REQUIREMENTS = Write out exactly the lines of the entries below from the one holding "The Blender script" to the one holding "return near", inclusive, and leave out all other lines.

MATERIALS PROVIDED =
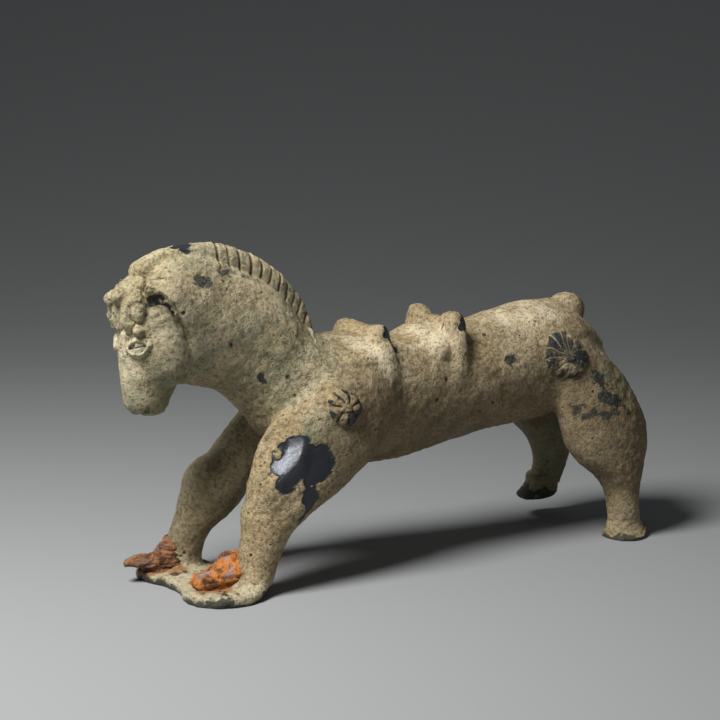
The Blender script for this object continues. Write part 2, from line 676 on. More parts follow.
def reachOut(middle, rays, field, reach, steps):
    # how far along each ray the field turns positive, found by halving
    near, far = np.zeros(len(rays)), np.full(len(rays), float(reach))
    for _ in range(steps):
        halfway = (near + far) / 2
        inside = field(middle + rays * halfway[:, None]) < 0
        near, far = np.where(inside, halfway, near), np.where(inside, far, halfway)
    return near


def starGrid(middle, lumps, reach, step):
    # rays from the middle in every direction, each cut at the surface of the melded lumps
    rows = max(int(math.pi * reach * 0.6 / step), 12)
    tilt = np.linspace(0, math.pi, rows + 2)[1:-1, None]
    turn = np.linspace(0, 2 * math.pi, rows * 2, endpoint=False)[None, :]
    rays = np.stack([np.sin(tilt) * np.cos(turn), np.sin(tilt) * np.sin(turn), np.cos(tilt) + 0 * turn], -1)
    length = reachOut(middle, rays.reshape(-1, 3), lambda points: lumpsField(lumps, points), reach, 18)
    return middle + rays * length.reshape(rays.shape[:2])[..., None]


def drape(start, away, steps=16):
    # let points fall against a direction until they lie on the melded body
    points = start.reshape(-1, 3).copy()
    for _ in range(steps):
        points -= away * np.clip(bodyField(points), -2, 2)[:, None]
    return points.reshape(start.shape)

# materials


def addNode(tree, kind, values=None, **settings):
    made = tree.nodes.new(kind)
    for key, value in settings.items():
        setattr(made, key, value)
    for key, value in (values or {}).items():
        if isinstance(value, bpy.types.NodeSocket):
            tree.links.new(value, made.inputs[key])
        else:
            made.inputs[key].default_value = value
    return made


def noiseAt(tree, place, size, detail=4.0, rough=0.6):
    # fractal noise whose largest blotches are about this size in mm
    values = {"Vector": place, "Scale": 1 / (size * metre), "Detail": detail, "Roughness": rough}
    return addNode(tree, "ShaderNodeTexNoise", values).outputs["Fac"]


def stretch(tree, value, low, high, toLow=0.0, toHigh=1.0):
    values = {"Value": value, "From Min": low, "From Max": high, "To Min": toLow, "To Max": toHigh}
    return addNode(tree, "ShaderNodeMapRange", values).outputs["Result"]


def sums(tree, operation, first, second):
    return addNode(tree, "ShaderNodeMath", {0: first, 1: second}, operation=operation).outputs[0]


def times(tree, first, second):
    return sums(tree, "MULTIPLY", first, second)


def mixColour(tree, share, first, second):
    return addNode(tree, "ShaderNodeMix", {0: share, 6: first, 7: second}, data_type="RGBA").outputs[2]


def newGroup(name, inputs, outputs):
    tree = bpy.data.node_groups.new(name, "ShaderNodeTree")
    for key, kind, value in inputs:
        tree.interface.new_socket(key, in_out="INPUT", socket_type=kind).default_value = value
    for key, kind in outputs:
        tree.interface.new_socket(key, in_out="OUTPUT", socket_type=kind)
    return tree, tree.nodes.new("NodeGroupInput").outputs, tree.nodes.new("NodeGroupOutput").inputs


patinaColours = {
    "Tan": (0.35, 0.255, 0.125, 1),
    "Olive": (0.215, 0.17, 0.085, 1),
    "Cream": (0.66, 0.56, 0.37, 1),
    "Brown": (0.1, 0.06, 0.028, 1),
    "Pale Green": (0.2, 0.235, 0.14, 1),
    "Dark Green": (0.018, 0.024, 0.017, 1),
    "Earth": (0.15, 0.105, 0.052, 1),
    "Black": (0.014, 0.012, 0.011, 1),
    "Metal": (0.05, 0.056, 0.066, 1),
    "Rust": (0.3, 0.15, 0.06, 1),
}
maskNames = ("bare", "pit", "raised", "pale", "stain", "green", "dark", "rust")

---

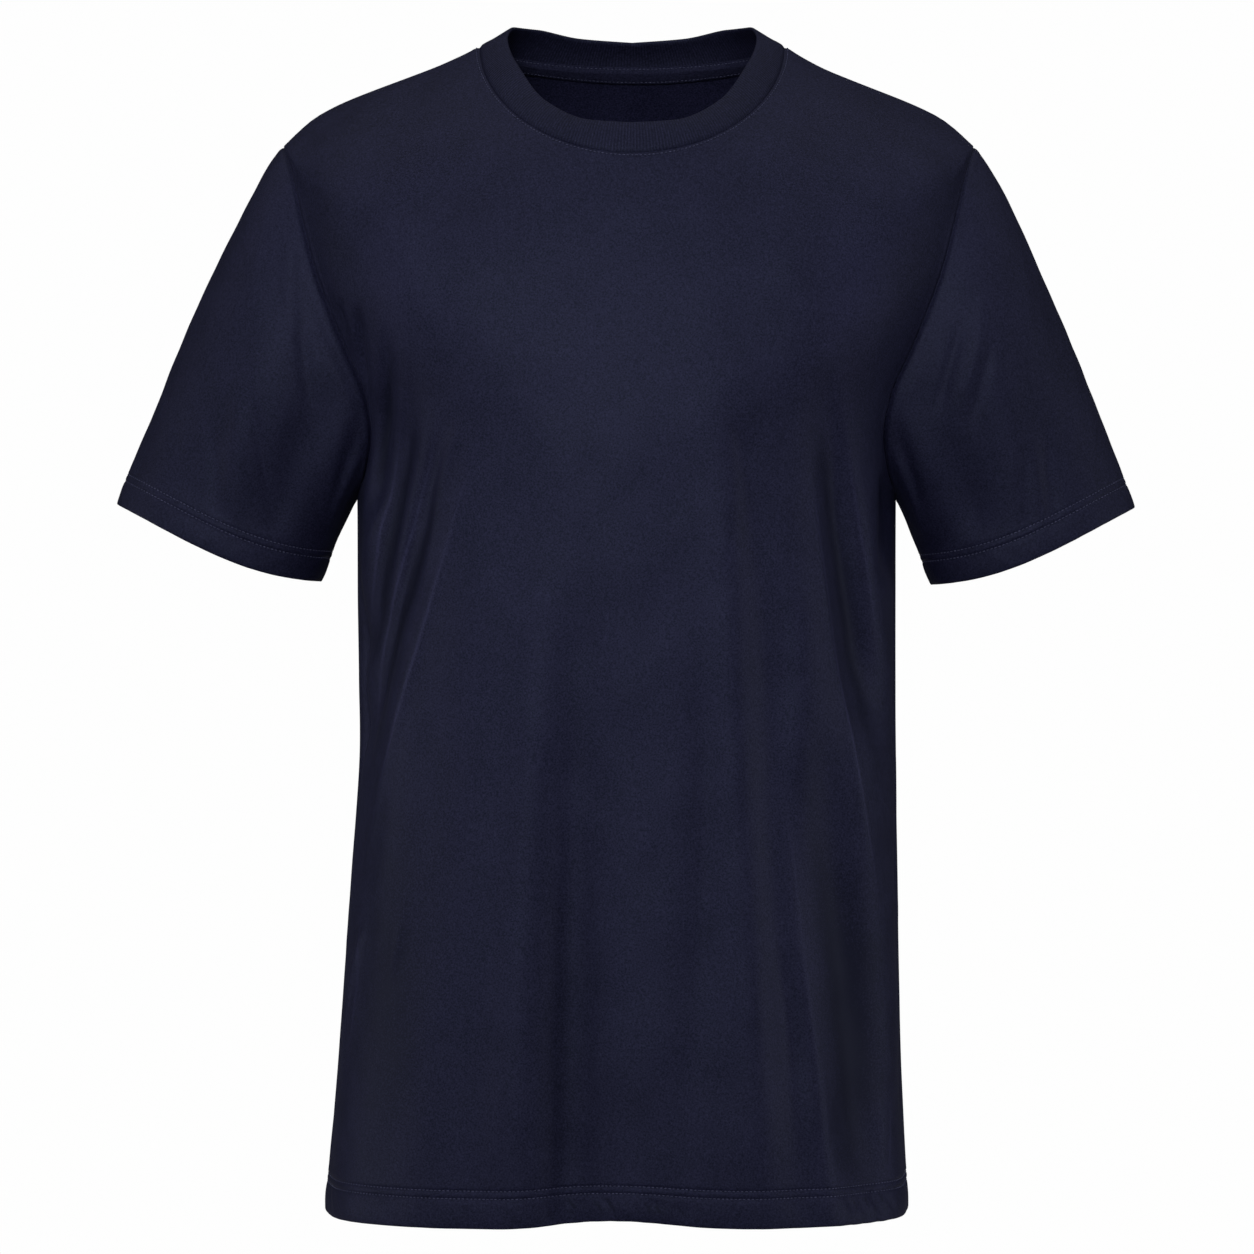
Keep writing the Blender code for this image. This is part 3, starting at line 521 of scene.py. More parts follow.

---

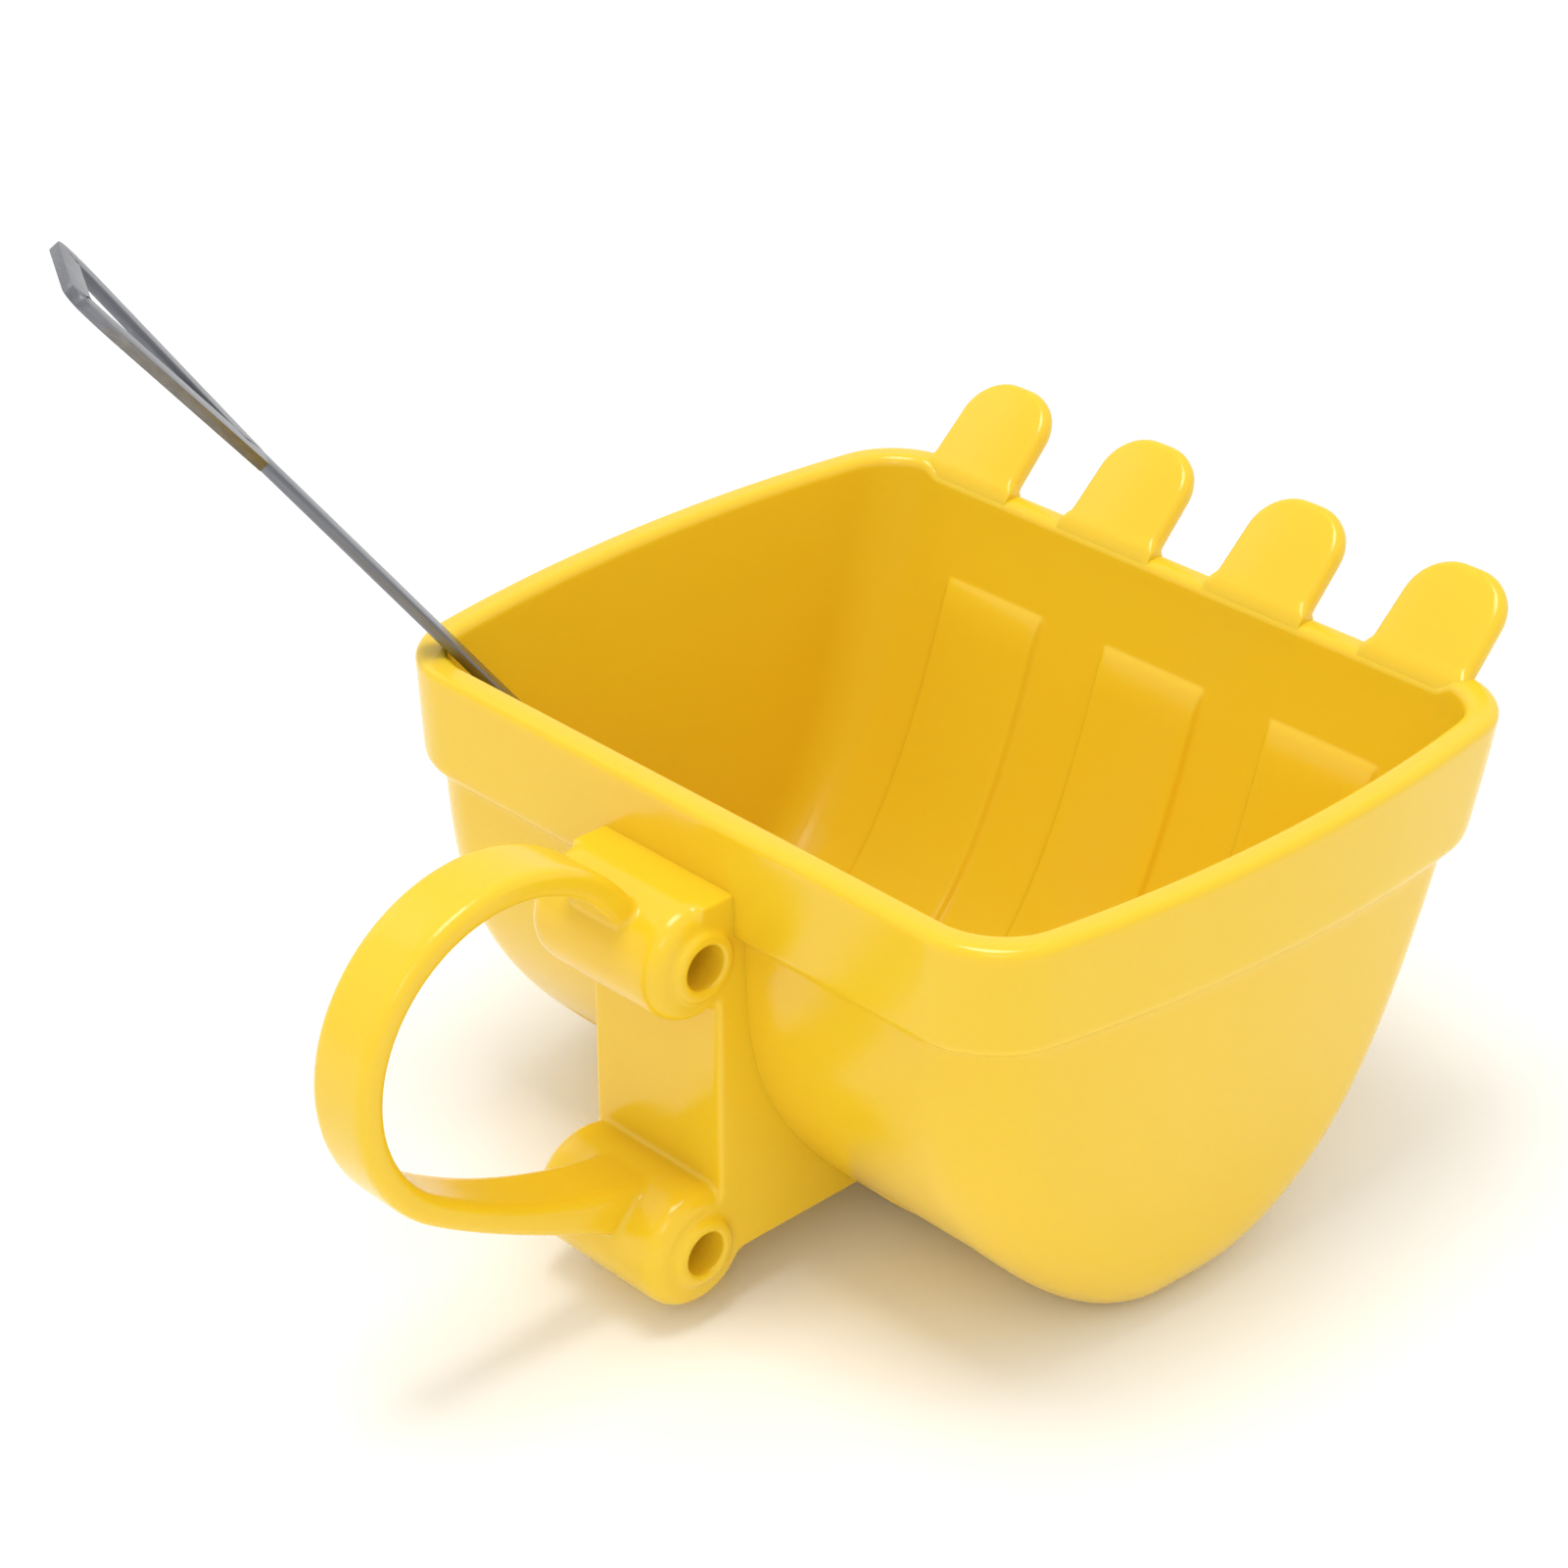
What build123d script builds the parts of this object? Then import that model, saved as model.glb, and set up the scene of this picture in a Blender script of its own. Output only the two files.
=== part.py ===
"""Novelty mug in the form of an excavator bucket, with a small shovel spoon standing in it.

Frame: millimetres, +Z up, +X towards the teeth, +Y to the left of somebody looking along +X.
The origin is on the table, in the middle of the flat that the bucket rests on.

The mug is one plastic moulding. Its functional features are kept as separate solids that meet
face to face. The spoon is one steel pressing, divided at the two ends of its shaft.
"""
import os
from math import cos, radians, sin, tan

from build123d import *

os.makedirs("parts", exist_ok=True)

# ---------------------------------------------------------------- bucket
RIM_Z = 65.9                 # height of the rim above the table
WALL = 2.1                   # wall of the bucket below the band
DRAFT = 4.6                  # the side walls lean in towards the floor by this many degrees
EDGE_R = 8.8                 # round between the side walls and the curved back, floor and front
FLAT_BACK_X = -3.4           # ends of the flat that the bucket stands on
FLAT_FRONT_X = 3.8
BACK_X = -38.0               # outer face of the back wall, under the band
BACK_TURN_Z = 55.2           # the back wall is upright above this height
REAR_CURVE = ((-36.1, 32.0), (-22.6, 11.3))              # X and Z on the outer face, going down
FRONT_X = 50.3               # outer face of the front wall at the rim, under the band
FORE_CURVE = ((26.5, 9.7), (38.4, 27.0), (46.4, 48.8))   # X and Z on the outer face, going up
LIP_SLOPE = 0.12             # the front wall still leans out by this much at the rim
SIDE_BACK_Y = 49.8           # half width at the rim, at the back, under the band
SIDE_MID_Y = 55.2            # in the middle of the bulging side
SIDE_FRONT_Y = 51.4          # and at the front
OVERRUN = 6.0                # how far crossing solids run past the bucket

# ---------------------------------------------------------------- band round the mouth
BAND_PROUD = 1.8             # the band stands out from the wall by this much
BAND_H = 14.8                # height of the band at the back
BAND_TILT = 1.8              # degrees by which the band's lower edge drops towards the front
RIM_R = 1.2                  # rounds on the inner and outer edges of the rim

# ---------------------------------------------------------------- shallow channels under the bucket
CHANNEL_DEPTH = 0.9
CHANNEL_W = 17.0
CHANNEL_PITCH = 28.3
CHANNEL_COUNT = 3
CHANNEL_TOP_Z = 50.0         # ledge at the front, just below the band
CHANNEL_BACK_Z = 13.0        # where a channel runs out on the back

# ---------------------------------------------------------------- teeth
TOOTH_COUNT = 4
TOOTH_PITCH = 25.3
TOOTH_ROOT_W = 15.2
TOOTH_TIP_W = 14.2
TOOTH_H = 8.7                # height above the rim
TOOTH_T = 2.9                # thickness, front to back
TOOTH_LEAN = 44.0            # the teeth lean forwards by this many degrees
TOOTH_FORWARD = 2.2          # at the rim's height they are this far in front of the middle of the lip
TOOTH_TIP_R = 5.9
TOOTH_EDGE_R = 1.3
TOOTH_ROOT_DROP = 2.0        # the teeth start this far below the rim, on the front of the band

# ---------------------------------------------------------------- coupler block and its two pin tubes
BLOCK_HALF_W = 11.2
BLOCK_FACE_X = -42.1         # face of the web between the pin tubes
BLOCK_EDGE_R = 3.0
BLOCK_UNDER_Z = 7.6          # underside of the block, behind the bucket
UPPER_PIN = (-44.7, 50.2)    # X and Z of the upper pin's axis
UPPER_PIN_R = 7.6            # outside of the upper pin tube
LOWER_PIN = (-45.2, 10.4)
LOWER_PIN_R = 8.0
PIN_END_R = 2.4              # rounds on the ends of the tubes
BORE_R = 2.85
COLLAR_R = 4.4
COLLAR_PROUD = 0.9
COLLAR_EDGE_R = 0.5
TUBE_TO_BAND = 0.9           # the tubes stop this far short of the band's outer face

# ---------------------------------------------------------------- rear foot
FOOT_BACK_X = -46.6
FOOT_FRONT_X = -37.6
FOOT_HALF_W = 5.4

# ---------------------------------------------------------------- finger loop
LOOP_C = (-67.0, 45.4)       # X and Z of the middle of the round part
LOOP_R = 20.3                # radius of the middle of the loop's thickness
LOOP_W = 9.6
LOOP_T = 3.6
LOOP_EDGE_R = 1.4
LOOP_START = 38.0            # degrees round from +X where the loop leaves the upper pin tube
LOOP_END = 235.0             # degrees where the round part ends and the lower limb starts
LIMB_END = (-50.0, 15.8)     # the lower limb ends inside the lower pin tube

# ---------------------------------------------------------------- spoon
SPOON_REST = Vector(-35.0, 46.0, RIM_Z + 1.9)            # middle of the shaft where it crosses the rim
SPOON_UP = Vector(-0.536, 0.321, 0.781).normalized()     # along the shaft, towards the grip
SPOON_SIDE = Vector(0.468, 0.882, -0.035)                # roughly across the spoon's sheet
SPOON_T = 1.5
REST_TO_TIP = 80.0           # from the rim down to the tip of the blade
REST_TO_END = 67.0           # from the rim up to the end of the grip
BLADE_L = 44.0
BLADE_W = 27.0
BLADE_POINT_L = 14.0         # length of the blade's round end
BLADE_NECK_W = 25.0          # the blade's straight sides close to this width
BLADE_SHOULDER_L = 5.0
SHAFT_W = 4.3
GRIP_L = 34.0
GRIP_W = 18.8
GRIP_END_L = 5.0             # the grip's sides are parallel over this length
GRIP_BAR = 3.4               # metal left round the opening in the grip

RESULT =
The Blender script for this object continues. Write part 2, from line 676 on. More parts follow.
def reachOut(middle, rays, field, reach, steps):
    # how far along each ray the field turns positive, found by halving
    near, far = np.zeros(len(rays)), np.full(len(rays), float(reach))
    for _ in range(steps):
        halfway = (near + far) / 2
        inside = field(middle + rays * halfway[:, None]) < 0
        near, far = np.where(inside, halfway, near), np.where(inside, far, halfway)
    return near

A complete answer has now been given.